Our ancestors in India always told us that it was a sin to cross the oceans (and many in India do not cross oceans even today). There was something about globalisation that they just did not like and I have not been able to figure out what it is.

But, it is playing out now and I am getting a glimpse of their wisdom. When business started globalising and multinationals sold their goods/services in other countries, there was euphoria in the developed countries. However, over a period of time, multinationals realised that they needed to make their products more affordable. Though prices needed to be lower, they realised that demand was growing faster in these markets. The developing countries also had customs and duty tariffs that became barriers. So, multinationals started manufacturing in those countries and the first form of outsourcing started. We can see the ripple effect of outsourcing now in recent elections in developed countries, as decades of the outsourcing of manufacturing and services has left only uncertainty there.

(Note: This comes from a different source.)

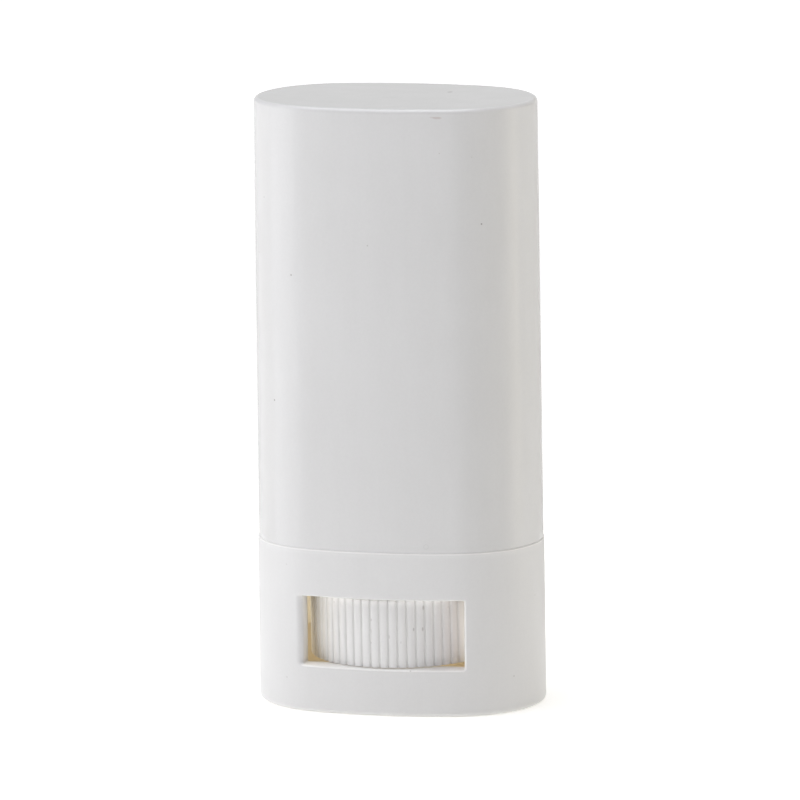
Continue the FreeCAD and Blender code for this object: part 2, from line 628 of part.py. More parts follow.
PARTS = [base, wheel, barrel, lift_cup, cap]
want = {
    "base_shell": (2 * (VAL["base_half_width"] + VAL["base_draft"]),
                   2 * (VAL["base_half_depth"] + VAL["base_draft"]), VAL["rim_height"]),
    "thumbwheel_screw": (2 * VAL["wheel_radius"], 2 * VAL["wheel_radius"],
                         VAL["screw_top"] - VAL["wheel_low"]),
    "outer_cap": (2 * (VAL["base_half_width"] - VAL["cap_inset"]),
                  2 * (VAL["base_half_depth"] - VAL["cap_inset"]), tall.v)}
os.makedirs("parts", exist_ok=True)
for body in PARTS:
    shape = body.Shape
    if shape.isNull() or not shape.isValid():
        raise RuntimeError(body.Label + " has no valid shape")
    if len(shape.Solids) != 1:
        raise RuntimeError("%s has %d solids" % (body.Label, len(shape.Solids)))
    box = shape.optimalBoundingBox(False)
    size = (box.XLength, box.YLength, box.ZLength)
    if body.Label in want:
        for got, exp in zip(size, want[body.Label]):
            if abs(got - exp) > 0.06:
                raise RuntimeError("%s measures %s, not %s" % (body.Label, size, want[body.Label]))
    print("%-18s solids %d  volume %9.2f mm3  z %.2f..%.2f  size %.2f x %.2f x %.2f" % (
        body.Label, len(shape.Solids), shape.Volume, box.ZMin, box.ZMax, *size))
for body in PARTS:
    body.Shape.exportStep("parts/%s.step" % body.Label)
print("written", len(PARTS), "parts")
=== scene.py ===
import math

import bmesh
import bpy
import numpy as np
from mathutils import Matrix, Vector


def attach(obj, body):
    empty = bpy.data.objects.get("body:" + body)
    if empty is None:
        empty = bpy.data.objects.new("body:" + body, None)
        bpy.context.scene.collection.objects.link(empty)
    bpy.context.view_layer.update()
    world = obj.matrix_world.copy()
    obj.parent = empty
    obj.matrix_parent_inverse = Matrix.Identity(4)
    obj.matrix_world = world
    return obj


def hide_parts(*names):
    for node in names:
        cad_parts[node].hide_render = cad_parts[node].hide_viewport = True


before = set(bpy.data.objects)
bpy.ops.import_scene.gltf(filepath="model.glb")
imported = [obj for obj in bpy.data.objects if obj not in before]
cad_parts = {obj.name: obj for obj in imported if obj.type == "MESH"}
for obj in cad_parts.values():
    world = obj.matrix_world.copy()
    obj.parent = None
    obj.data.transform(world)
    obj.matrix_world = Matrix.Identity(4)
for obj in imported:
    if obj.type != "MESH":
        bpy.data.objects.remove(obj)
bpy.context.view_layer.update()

# Oval twist-up stick container. Lengths below are in millimetres, as in the CAD
# model, and become metres when a mesh is made. Every shell is drawn on the same
# four-arc oval; "inset" is the distance from the oval of the base's upper rim.
MM = 0.001
EX, R0, B0 = 7.15, 11.85, 12.6
BIG = (EX * EX + B0 * B0 - R0 * R0) / (2 * (B0 - R0))
FI = math.atan2(BIG - B0, EX)
LEG = math.radians(48.0)
DEG = math.pi / 180.0


# ------------------------------------------------------------------ the oval
def oval_columns():
    """Centres, radii and outward normals of the columns round the oval."""
    q = np.concatenate([np.linspace(0, LEG, 31)[:-1], np.linspace(LEG, FI, 21)])
    end = np.concatenate([-q[::-1], q[1:]])
    side = np.linspace(FI, math.pi - FI, 61)[1:-1]
    th = np.concatenate([end, side, end + math.pi, side + math.pi])
    c = np.zeros((len(th), 2))
    r = np.zeros(len(th))
    k = 0
    for n, centre, radius in ((101, (EX, 0), R0), (59, (0, -(BIG - B0)), BIG),
                              (101, (-EX, 0), R0), (59, (0, BIG - B0), BIG)):
        c[k:k + n], r[k:k + n] = centre, radius
        k += n
    return th, c, r


TH, CEN, RAD = oval_columns()
NRM = np.stack([np.cos(TH), np.sin(TH)], 1)
NC = len(TH)
FRONT = [(244 + i) % NC for i in range(93)]      # columns across the front face
BACK = [84 + i for i in range(93)]               # and across the back face
LEGS = [list(range(20, 81)), list(range(180, 241))]   # columns over the skirt legs


def ring(inset, z):
    p = CEN + (RAD - inset)[:, None] * NRM
    return np.column_stack([p, np.broadcast_to(z, (NC,))])


def circle_like(radius, z, n=None):
    """A circle whose points lie in the same directions as the oval's columns."""
    if n is None:
        p = CEN + (RAD - 1.5)[:, None] * NRM
        a = np.arctan2(p[:, 1], p[:, 0])
    else:
        a = np.arange(n) * 2 * math.pi / n
    return np.column_stack([radius * np.cos(a), radius * np.sin(a), np.full(len(a), float(z))])


def oval_y(x, inset):
    """Half depth of the oval at x, and the outward normal there (x, y)."""
    ax = np.abs(x)
    r, big = R0 - inset, BIG - inset
    on_end = ax > EX + r * math.cos(FI)
    y = np.where(on_end, np.sqrt(np.maximum(r * r - (ax - EX) ** 2, 1e-9)),
                 np.sqrt(np.maximum(big * big - ax * ax, 1e-9)) - (BIG - B0))
    nx = np.where(on_end, (ax - EX) / r, ax / big)
    return y, np.sign(x) * nx, np.sqrt(np.maximum(1 - nx * nx, 0))


# ------------------------------------------------------------------- profiles
def profile(pts, step=2.2, support=0.07):
    """A polyline (inset or radius, z, corner radius) with its corners rounded,
    its long runs divided, and a support row beside each rounding."""
    p = np.array([[a[0], a[1]] for a in pts], float)
    out = []
    n = len(p)
    for i in range(n):
        rad = pts[i][2] if len(pts[i]) > 2 else 0
        if rad <= 0 or i in (0, n - 1):
            out.append(("c", [p[i]]))
            continue
        d1, d2 = p[i] - p[i - 1], p[i + 1] - p[i]
        d1, d2 = d1 / np.linalg.norm(d1), d2 / np.linalg.norm(d2)
        turn = math.acos(max(-1, min(1, float(d1 @ d2))))
        t = rad * math.tan(turn / 2)
        a, b = p[i] - d1 * t, p[i] + d2 * t
        side = np.array([-d1[1], d1[0]])
        if side @ d2 < 0:
            side = -side
        cen = a + side * rad
        m = max(3, int(math.ceil(turn / (9.5 * DEG)))) if rad >= 0.3 else max(
            3, int(math.ceil(turn / (18 * DEG))))
        u = -side
        arc = []
        for k in range(m + 1):
            w = turn * k / m
            arc.append(cen + rad * (u * math.cos(w) + d1 * math.sin(w)))
        out.append(("r", arc))
    rows = []
    for i, (kind, seg) in enumerate(out):
        if rows:
            a, b = rows[-1], np.array(seg[0])
            length = float(np.linalg.norm(b - a))
            if length > 1e-6:
                cuts = []
                soft_a, soft_b = out[i - 1][0] == "r", kind == "r"
                if soft_a and length > 3 * support:
                    cuts.append(support / length)
                if soft_b and length > 3 * support:
                    cuts.append(1 - support / length)
                m = int(math.ceil(length / step))
                cuts += [k / m for k in range(1, m)]
                cuts = sorted(cuts)
                keep = []
                for c in cuts:
                    if not keep or (c - keep[-1]) * length > support * 0.9:
                        keep.append(c)
                rows += [a + (b - a) * c for c in keep]
            else:
                seg = seg[1:]
        rows += [np.array(s) for s in seg]
    return rows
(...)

As business grew, technology had to get better – and as technology got better and better, business models started changing. Over the years, digital disruption has made it easy for funds to be transferred across the world in seconds. Banks and banking regulators have struggled to keep pace with these changes. This has resulted in terror and drug money being moved across countries at rapid pace. While talking about the spread of a particular religion during the 1980s, one Middle Eastern leader said, “We will take over Europe without firing a shot.” The increase in violent terror attacks in that continent has got people worried – and they are increasingly sending a message to their governments that immigration has to stop.

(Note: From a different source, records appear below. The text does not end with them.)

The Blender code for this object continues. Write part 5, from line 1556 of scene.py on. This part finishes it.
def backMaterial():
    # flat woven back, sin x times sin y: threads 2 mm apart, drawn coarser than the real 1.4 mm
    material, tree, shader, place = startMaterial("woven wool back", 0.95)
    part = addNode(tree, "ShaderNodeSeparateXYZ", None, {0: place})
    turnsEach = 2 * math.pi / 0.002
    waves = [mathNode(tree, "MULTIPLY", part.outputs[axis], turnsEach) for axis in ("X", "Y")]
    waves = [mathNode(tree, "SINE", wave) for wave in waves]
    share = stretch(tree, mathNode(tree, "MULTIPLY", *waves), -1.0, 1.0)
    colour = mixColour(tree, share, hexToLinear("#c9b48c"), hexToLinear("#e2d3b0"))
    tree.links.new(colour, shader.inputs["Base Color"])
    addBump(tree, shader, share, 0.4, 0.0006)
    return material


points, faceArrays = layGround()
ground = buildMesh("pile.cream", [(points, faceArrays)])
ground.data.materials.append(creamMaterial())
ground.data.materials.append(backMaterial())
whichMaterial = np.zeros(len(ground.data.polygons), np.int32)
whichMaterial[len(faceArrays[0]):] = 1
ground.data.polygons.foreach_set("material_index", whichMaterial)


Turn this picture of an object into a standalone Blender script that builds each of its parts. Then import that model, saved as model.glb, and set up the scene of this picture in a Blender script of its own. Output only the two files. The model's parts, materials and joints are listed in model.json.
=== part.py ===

When years ago Americans called for a stop to outsourcing to Mexico, China and India, the first shots were fired against globalisation. However, Al Gore lost the election narrowly to George Bush despite his rants on outsourcing. Nothing happened during the Obama years and companies merrily outsourced. When Trump stood in front of a Ford factory in Florida (then being shifted to Mexico) and said that if he was elected president he would increase the customs duty rate of cars imported by Ford from Mexico, he was cheered very loudly. The Americans were showing their anger. Trump won – and time will tell if this anger has won.

The 2014 Indian elections, Brexit, Trump’s win and now the possible victory of right-wing politicians in Austria, Italy, France (Sarkozy has lost the primaries in the presidential race in his own party to a person who is far more rightist than him in his thoughts) all are signaling a new era. As my friend put it beautifully when he predicted a Trump victory long before the US elections: “I don’t think the polls accurately capture the populist sentiment in the country. I think there is a great fear of change… We have a man acting as a lightning rod for these sentiments.” In many European countries, including France, Belgium, Germany, the United Kingdom and the Netherlands, various concerns have led to calls for restrictions on immigration. India is witnessing a huge upsurge of populist feelings as many voters are tired of minority appeasement politics that they have seen for the last seven decades – and also laws that are not in favour of them. The mood is swinging from left to right; there are no takers for the middle path.

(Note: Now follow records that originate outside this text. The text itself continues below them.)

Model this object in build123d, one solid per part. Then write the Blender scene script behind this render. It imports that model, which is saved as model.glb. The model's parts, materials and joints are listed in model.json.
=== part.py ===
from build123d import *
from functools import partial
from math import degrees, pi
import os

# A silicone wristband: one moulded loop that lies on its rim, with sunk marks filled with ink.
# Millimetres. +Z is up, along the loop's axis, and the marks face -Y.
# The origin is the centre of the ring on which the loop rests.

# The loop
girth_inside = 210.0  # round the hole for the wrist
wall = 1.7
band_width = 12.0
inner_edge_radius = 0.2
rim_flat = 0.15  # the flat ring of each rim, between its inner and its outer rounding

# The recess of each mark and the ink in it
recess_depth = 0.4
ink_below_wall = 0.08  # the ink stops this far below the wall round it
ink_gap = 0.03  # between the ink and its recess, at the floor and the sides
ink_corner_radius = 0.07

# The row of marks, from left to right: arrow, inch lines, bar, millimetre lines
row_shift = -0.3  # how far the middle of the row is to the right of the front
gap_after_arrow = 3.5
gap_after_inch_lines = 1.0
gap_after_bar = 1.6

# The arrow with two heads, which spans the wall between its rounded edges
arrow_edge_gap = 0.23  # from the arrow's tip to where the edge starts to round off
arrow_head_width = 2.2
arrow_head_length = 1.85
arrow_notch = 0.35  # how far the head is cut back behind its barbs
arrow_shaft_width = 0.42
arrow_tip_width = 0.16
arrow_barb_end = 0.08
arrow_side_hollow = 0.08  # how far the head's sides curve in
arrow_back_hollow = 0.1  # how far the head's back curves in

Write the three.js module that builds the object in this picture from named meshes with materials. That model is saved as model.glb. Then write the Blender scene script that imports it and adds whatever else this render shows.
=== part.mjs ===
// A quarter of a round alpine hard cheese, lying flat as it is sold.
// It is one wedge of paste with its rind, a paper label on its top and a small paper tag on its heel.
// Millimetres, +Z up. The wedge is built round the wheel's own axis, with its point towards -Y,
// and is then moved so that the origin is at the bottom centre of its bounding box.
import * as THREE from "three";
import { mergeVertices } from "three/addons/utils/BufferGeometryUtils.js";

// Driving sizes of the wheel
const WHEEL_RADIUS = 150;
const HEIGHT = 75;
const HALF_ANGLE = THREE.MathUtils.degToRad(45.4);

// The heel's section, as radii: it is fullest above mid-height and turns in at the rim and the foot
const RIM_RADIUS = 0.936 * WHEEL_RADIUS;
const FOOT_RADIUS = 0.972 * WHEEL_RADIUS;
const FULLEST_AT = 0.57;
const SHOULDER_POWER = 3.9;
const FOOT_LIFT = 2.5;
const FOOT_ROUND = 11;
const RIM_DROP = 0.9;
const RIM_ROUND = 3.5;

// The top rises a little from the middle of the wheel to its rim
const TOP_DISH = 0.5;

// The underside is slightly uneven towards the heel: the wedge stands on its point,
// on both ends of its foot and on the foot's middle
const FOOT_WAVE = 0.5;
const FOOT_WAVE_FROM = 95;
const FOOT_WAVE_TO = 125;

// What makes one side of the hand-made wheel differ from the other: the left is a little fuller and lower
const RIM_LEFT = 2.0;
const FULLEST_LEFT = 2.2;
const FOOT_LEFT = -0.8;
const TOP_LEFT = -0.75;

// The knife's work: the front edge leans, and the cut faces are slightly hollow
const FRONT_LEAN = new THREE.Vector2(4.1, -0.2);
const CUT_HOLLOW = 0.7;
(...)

I believe that the new economics of the world will be driven by the cost of technology and energy. Alternative fuels and the increasing use of solar and wind energy will result in the Middle East slowly facing turmoil as oil prices go down. My friend Chandrakant Patel told me this years ago: the cost per joule will decide how outsourcing will change to insourcing. That is already happening. Technology is breaking business models. Increasing robotisation and artificial intelligence will force countries to relook at their skill mix. The cost of labour will not be the decider: the overall cost of energy will be. We are already seeing this play out in China and India as many companies shift back their operations.

What can throw a spanner in the works for the Americans and Europeans? Their own (mis-)understanding of demographics. Falling birth rates mean an ageing population and the need to import fresh skill sets from other countries. Further, to sustain those ageing populations, they need to import younger people. Immigration has been allowed to happen from Africa into most of Europe and from South America into the USA. If the USA and Europe do not increase their birth rates and also get the correct skill sets going, the movement of labour will continue to dog these economies – and the problems related to immigration will continue.

As countries raise their walls to prevent outsourcing and immigration, people from developing countries may well end up deciding that it is not worth crossing the oceans. Innovation will become key to the long-term sustainability of nations. I can already imagine a world where self-driven cargo ships and cargo planes criss-cross the world; maybe, eventually, the producers of Star Trek will be in demand as goods/services can be teleported across the world: “Beam me up, Scotty.”